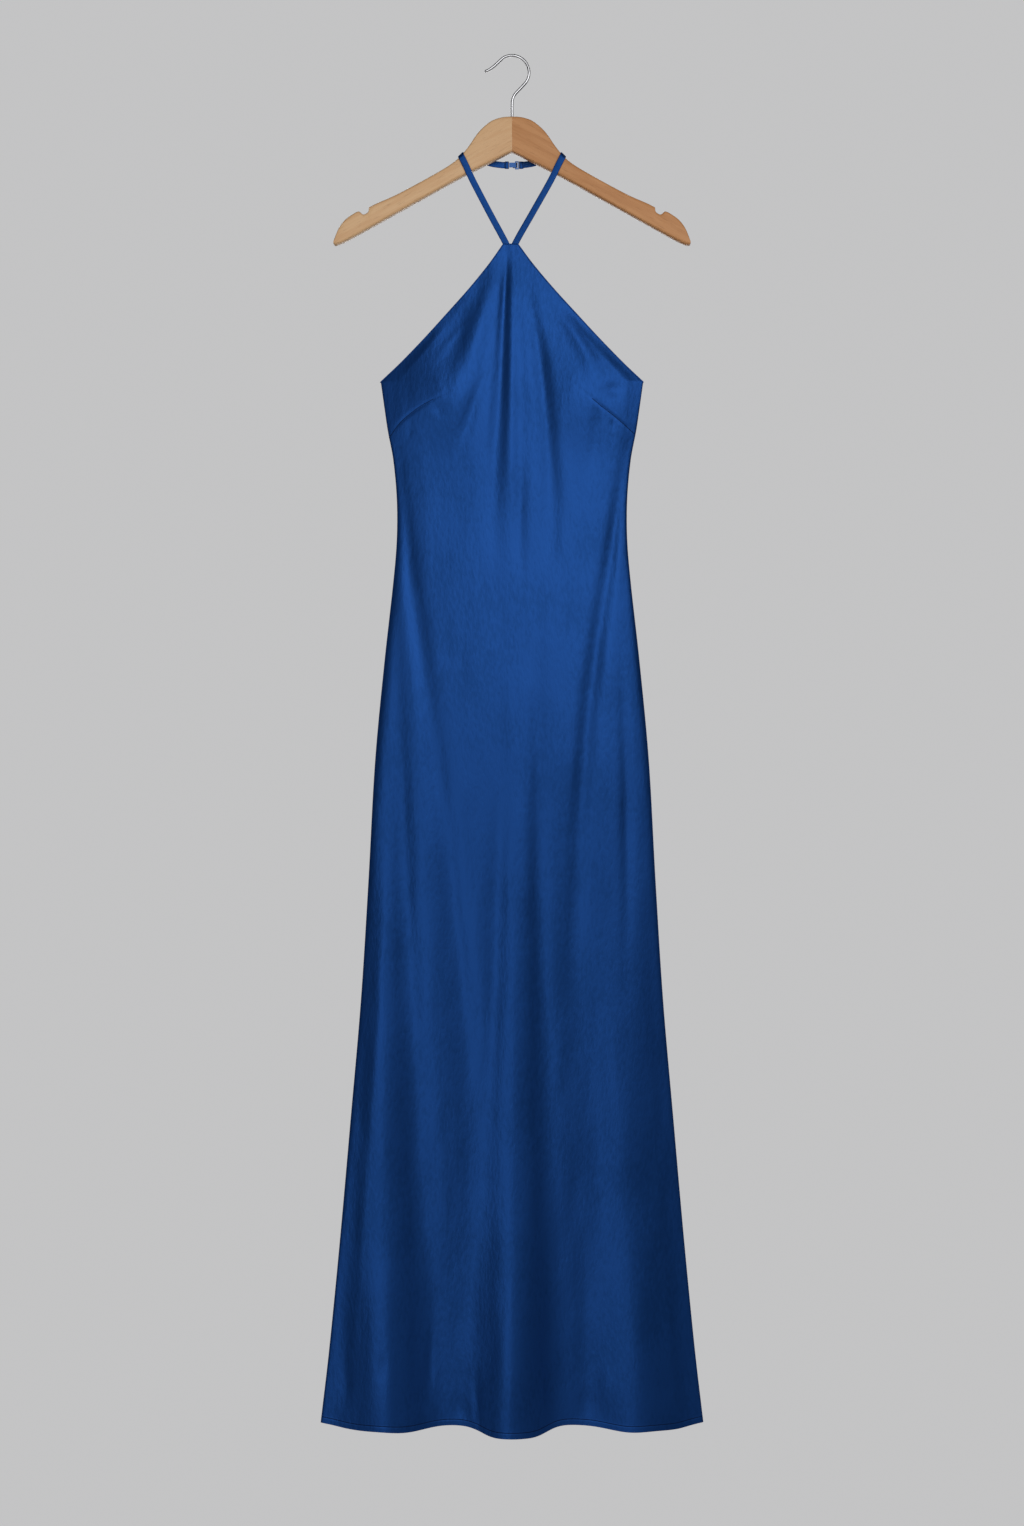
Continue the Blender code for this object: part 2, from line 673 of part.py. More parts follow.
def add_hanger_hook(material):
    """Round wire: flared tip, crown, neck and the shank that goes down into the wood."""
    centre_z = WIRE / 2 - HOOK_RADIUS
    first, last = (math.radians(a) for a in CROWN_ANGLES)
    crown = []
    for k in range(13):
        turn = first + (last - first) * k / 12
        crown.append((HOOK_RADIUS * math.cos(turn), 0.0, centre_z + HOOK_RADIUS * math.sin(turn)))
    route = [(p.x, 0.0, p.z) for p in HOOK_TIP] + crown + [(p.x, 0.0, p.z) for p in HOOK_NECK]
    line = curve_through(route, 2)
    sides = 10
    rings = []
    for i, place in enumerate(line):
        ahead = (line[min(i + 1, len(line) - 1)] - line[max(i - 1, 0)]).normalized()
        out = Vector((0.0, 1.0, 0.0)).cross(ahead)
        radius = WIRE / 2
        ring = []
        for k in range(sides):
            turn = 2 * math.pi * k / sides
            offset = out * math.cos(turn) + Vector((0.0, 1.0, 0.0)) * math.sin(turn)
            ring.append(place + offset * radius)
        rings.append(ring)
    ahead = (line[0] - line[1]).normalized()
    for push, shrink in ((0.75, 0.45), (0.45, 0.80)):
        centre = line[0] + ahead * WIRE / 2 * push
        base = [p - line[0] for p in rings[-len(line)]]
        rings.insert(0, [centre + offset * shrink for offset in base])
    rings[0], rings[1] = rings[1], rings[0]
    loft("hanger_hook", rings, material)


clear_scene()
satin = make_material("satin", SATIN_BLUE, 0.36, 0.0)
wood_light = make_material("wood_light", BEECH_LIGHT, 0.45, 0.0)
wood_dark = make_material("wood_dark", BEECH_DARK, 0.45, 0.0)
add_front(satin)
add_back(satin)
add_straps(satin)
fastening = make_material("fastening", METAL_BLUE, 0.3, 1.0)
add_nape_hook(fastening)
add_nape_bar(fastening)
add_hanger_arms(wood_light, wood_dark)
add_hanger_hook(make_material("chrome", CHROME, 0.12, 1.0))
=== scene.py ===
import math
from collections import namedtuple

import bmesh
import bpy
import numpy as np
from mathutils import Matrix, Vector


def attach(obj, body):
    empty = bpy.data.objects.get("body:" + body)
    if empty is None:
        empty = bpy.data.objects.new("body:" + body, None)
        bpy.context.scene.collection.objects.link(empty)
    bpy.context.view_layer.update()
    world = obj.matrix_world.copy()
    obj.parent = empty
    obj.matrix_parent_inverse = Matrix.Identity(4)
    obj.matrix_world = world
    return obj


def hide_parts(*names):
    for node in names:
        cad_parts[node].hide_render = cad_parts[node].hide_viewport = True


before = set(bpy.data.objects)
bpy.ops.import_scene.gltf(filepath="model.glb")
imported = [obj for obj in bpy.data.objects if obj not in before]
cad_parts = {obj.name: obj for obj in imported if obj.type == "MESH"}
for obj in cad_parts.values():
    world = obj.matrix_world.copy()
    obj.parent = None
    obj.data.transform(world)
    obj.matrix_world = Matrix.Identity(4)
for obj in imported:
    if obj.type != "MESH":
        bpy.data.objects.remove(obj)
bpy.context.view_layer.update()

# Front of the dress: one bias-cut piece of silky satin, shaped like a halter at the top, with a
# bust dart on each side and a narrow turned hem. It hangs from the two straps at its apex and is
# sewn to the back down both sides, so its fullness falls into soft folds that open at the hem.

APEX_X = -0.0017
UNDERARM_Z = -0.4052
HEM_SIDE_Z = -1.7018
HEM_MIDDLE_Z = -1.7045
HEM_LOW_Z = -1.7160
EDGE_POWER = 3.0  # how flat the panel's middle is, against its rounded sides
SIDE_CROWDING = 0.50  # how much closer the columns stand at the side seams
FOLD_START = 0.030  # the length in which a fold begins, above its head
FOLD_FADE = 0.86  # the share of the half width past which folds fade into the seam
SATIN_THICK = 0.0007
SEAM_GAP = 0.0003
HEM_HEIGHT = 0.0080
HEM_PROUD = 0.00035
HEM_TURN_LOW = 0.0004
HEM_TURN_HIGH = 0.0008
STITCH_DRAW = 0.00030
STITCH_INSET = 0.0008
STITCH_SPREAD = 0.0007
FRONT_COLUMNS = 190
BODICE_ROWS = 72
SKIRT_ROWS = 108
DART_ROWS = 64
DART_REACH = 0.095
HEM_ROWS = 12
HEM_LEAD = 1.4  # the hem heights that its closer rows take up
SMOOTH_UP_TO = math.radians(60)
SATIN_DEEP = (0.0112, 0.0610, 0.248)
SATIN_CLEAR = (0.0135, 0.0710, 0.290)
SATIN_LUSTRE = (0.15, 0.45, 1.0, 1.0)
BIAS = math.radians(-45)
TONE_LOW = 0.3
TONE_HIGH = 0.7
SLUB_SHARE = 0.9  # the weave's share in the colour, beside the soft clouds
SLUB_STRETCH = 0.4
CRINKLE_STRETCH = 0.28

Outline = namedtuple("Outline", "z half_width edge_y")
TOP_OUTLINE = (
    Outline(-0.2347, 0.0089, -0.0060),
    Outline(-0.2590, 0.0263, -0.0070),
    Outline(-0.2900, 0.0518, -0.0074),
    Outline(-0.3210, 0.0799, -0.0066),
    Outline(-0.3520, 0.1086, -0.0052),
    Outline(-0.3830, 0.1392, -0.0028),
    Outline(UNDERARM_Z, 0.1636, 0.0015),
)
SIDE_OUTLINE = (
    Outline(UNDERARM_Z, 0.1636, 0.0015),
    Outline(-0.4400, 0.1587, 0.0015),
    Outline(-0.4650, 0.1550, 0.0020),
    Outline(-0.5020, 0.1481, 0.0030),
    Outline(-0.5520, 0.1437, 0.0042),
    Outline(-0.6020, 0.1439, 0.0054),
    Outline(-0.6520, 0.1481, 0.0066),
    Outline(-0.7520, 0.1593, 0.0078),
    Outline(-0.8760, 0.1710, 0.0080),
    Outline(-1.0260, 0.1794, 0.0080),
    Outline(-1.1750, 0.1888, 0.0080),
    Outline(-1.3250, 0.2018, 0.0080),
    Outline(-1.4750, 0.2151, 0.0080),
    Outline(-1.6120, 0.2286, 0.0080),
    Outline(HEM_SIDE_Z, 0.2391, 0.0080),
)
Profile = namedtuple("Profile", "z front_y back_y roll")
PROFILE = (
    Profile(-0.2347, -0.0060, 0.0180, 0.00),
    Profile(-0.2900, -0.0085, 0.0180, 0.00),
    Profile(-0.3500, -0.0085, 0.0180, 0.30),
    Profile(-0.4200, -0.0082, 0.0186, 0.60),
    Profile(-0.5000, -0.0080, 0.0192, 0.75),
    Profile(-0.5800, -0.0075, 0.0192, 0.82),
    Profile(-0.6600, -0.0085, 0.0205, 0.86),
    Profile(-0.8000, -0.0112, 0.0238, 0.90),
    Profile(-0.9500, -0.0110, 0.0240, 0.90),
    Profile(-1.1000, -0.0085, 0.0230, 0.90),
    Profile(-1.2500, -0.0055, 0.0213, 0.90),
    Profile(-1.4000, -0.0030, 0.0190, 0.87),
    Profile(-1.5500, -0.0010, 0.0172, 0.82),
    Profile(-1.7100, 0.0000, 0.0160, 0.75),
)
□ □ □
**What is asked:** Set every line of the listing down word for word.

**Answer for the task:**
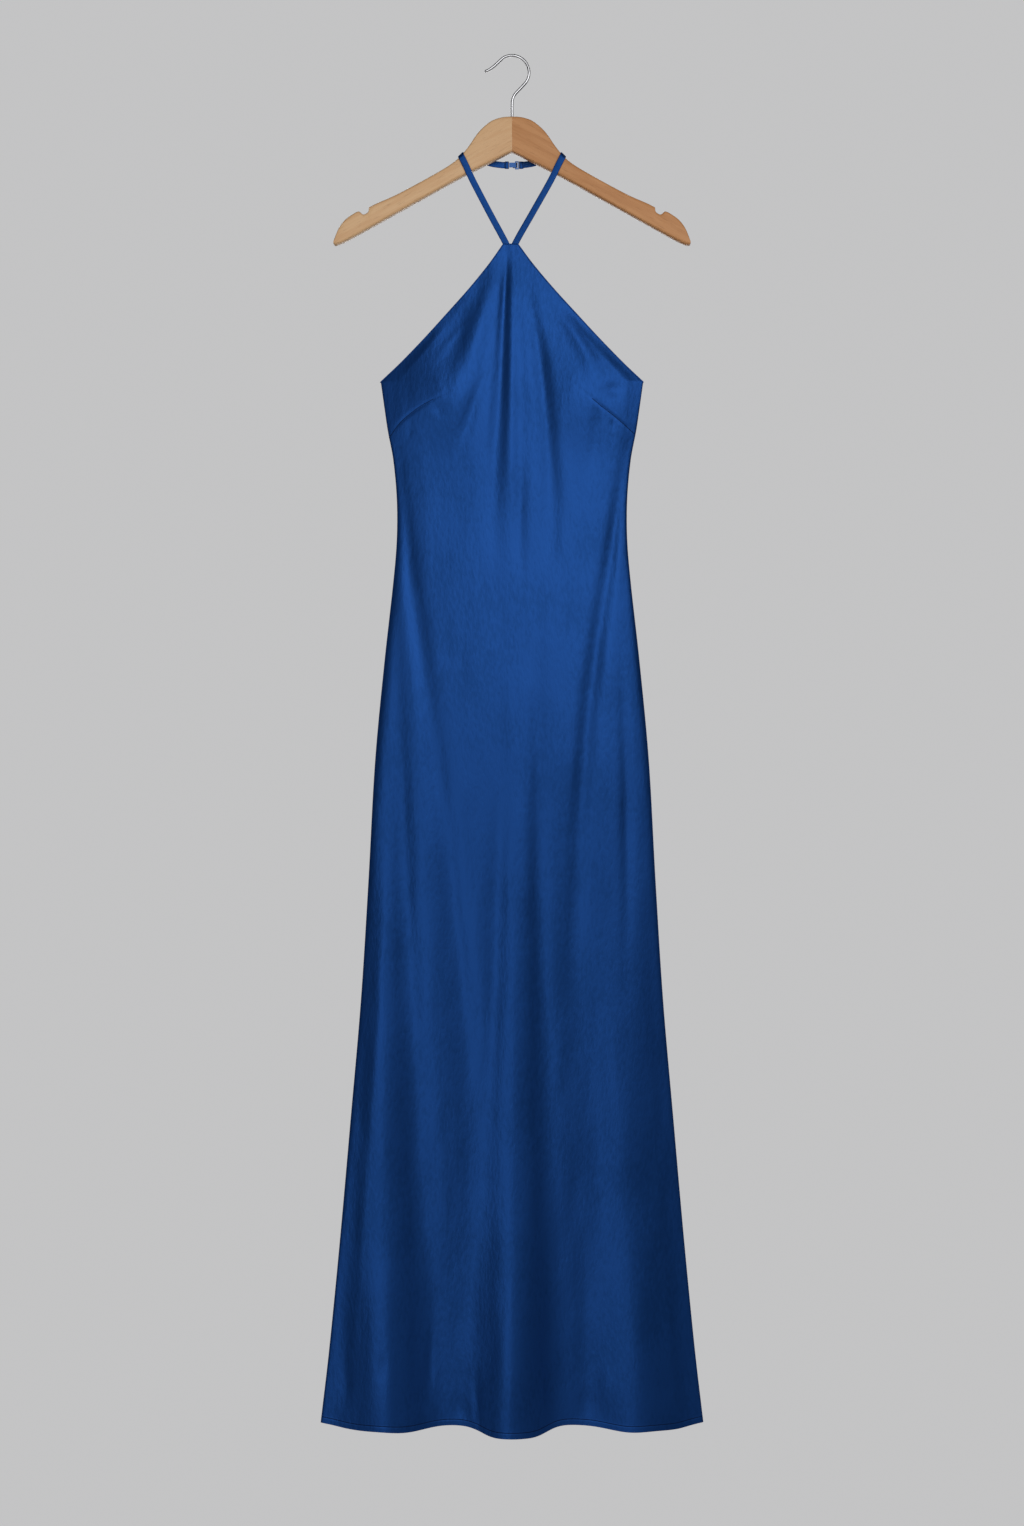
Continue the Blender code for this object: part 2, from line 673 of part.py. More parts follow.
def add_hanger_hook(material):
    """Round wire: flared tip, crown, neck and the shank that goes down into the wood."""
    centre_z = WIRE / 2 - HOOK_RADIUS
    first, last = (math.radians(a) for a in CROWN_ANGLES)
    crown = []
    for k in range(13):
        turn = first + (last - first) * k / 12
        crown.append((HOOK_RADIUS * math.cos(turn), 0.0, centre_z + HOOK_RADIUS * math.sin(turn)))
    route = [(p.x, 0.0, p.z) for p in HOOK_TIP] + crown + [(p.x, 0.0, p.z) for p in HOOK_NECK]
    line = curve_through(route, 2)
    sides = 10
    rings = []
    for i, place in enumerate(line):
        ahead = (line[min(i + 1, len(line) - 1)] - line[max(i - 1, 0)]).normalized()
        out = Vector((0.0, 1.0, 0.0)).cross(ahead)
        radius = WIRE / 2
        ring = []
        for k in range(sides):
            turn = 2 * math.pi * k / sides
            offset = out * math.cos(turn) + Vector((0.0, 1.0, 0.0)) * math.sin(turn)
            ring.append(place + offset * radius)
        rings.append(ring)
    ahead = (line[0] - line[1]).normalized()
    for push, shrink in ((0.75, 0.45), (0.45, 0.80)):
        centre = line[0] + ahead * WIRE / 2 * push
        base = [p - line[0] for p in rings[-len(line)]]
        rings.insert(0, [centre + offset * shrink for offset in base])
    rings[0], rings[1] = rings[1], rings[0]
    loft("hanger_hook", rings, material)


clear_scene()
satin = make_material("satin", SATIN_BLUE, 0.36, 0.0)
wood_light = make_material("wood_light", BEECH_LIGHT, 0.45, 0.0)
wood_dark = make_material("wood_dark", BEECH_DARK, 0.45, 0.0)
add_front(satin)
add_back(satin)
add_straps(satin)
fastening = make_material("fastening", METAL_BLUE, 0.3, 1.0)
add_nape_hook(fastening)
add_nape_bar(fastening)
add_hanger_arms(wood_light, wood_dark)
add_hanger_hook(make_material("chrome", CHROME, 0.12, 1.0))
=== scene.py ===
import math
from collections import namedtuple

import bmesh
import bpy
import numpy as np
from mathutils import Matrix, Vector


def attach(obj, body):
    empty = bpy.data.objects.get("body:" + body)
    if empty is None:
        empty = bpy.data.objects.new("body:" + body, None)
        bpy.context.scene.collection.objects.link(empty)
    bpy.context.view_layer.update()
    world = obj.matrix_world.copy()
    obj.parent = empty
    obj.matrix_parent_inverse = Matrix.Identity(4)
    obj.matrix_world = world
    return obj


def hide_parts(*names):
    for node in names:
        cad_parts[node].hide_render = cad_parts[node].hide_viewport = True


before = set(bpy.data.objects)
bpy.ops.import_scene.gltf(filepath="model.glb")
imported = [obj for obj in bpy.data.objects if obj not in before]
cad_parts = {obj.name: obj for obj in imported if obj.type == "MESH"}
for obj in cad_parts.values():
    world = obj.matrix_world.copy()
    obj.parent = None
    obj.data.transform(world)
    obj.matrix_world = Matrix.Identity(4)
for obj in imported:
    if obj.type != "MESH":
        bpy.data.objects.remove(obj)
bpy.context.view_layer.update()

# Front of the dress: one bias-cut piece of silky satin, shaped like a halter at the top, with a
# bust dart on each side and a narrow turned hem. It hangs from the two straps at its apex and is
# sewn to the back down both sides, so its fullness falls into soft folds that open at the hem.

APEX_X = -0.0017
UNDERARM_Z = -0.4052
HEM_SIDE_Z = -1.7018
HEM_MIDDLE_Z = -1.7045
HEM_LOW_Z = -1.7160
EDGE_POWER = 3.0  # how flat the panel's middle is, against its rounded sides
SIDE_CROWDING = 0.50  # how much closer the columns stand at the side seams
FOLD_START = 0.030  # the length in which a fold begins, above its head
FOLD_FADE = 0.86  # the share of the half width past which folds fade into the seam
SATIN_THICK = 0.0007
SEAM_GAP = 0.0003
HEM_HEIGHT = 0.0080
HEM_PROUD = 0.00035
HEM_TURN_LOW = 0.0004
HEM_TURN_HIGH = 0.0008
STITCH_DRAW = 0.00030
STITCH_INSET = 0.0008
STITCH_SPREAD = 0.0007
FRONT_COLUMNS = 190
BODICE_ROWS = 72
SKIRT_ROWS = 108
DART_ROWS = 64
DART_REACH = 0.095
HEM_ROWS = 12
HEM_LEAD = 1.4  # the hem heights that its closer rows take up
SMOOTH_UP_TO = math.radians(60)
SATIN_DEEP = (0.0112, 0.0610, 0.248)
SATIN_CLEAR = (0.0135, 0.0710, 0.290)
SATIN_LUSTRE = (0.15, 0.45, 1.0, 1.0)
BIAS = math.radians(-45)
TONE_LOW = 0.3
TONE_HIGH = 0.7
SLUB_SHARE = 0.9  # the weave's share in the colour, beside the soft clouds
SLUB_STRETCH = 0.4
CRINKLE_STRETCH = 0.28

Outline = namedtuple("Outline", "z half_width edge_y")
TOP_OUTLINE = (
    Outline(-0.2347, 0.0089, -0.0060),
    Outline(-0.2590, 0.0263, -0.0070),
    Outline(-0.2900, 0.0518, -0.0074),
    Outline(-0.3210, 0.0799, -0.0066),
    Outline(-0.3520, 0.1086, -0.0052),
    Outline(-0.3830, 0.1392, -0.0028),
    Outline(UNDERARM_Z, 0.1636, 0.0015),
)
SIDE_OUTLINE = (
    Outline(UNDERARM_Z, 0.1636, 0.0015),
    Outline(-0.4400, 0.1587, 0.0015),
    Outline(-0.4650, 0.1550, 0.0020),
    Outline(-0.5020, 0.1481, 0.0030),
    Outline(-0.5520, 0.1437, 0.0042),
    Outline(-0.6020, 0.1439, 0.0054),
    Outline(-0.6520, 0.1481, 0.0066),
    Outline(-0.7520, 0.1593, 0.0078),
    Outline(-0.8760, 0.1710, 0.0080),
    Outline(-1.0260, 0.1794, 0.0080),
    Outline(-1.1750, 0.1888, 0.0080),
    Outline(-1.3250, 0.2018, 0.0080),
    Outline(-1.4750, 0.2151, 0.0080),
    Outline(-1.6120, 0.2286, 0.0080),
    Outline(HEM_SIDE_Z, 0.2391, 0.0080),
)
Profile = namedtuple("Profile", "z front_y back_y roll")
PROFILE = (
    Profile(-0.2347, -0.0060, 0.0180, 0.00),
    Profile(-0.2900, -0.0085, 0.0180, 0.00),
    Profile(-0.3500, -0.0085, 0.0180, 0.30),
    Profile(-0.4200, -0.0082, 0.0186, 0.60),
    Profile(-0.5000, -0.0080, 0.0192, 0.75),
    Profile(-0.5800, -0.0075, 0.0192, 0.82),
    Profile(-0.6600, -0.0085, 0.0205, 0.86),
    Profile(-0.8000, -0.0112, 0.0238, 0.90),
    Profile(-0.9500, -0.0110, 0.0240, 0.90),
    Profile(-1.1000, -0.0085, 0.0230, 0.90),
    Profile(-1.2500, -0.0055, 0.0213, 0.90),
    Profile(-1.4000, -0.0030, 0.0190, 0.87),
    Profile(-1.5500, -0.0010, 0.0172, 0.82),
    Profile(-1.7100, 0.0000, 0.0160, 0.75),
)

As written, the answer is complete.